The components were assembled, and on and on.
People performed the tasks — people doing jobs. Someone delivered and installed that machine. Someone maintains it. Someone wrote the computer software on which it operates. Furthermore, behind the scenes, someone is designing the machine that will replace that one.
And so it goes. Jobs disappear and new ones are created. I have noticed that while there are fewer check-out clerks in grocery stores, there are more people preparing meals and pre-cut vegetables, which have become more popular recently.
Are check-out clerks and bank tellers jobs that may not exist in the future? Perhaps, and if so, they will have plenty of company.

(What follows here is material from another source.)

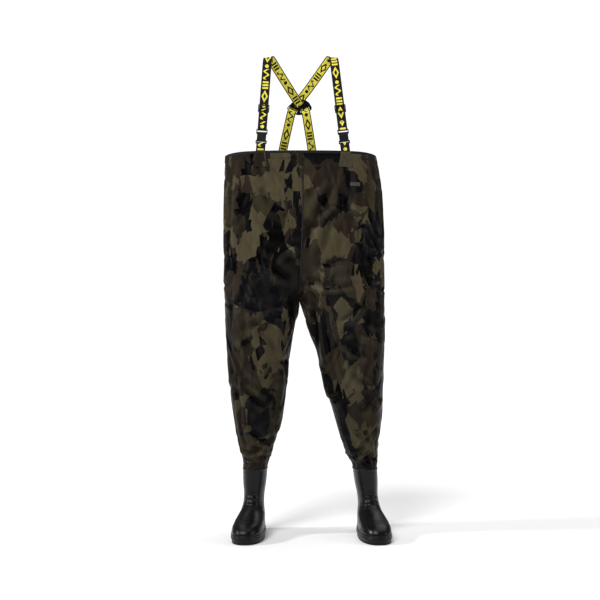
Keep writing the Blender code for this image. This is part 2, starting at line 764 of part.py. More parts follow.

Contrary to what some may see on the surface, it could be a good thing. Think about it: should we as a civilization have forgone the use of electricity so candle makers could stay employed?
How about refrigeration, which put quite a dent into the need for milkmen and ice delivery men? Pony Express riders were unemployed after only about a year thanks to the telegraph, yet few people think we should go back to horse riders delivering mail and messages across the country.
Whatever happened to the coopers, the lamp lighters, the town criers or the leach collectors?
We move on. Bicycle manufacturers learned to produce motorcycles. Former carriage builders designed and produced automobiles.
Advertising and newspaper people moved away from print and are learning to operate in electronic and social media.
We continue to change, and most agree we are better for it.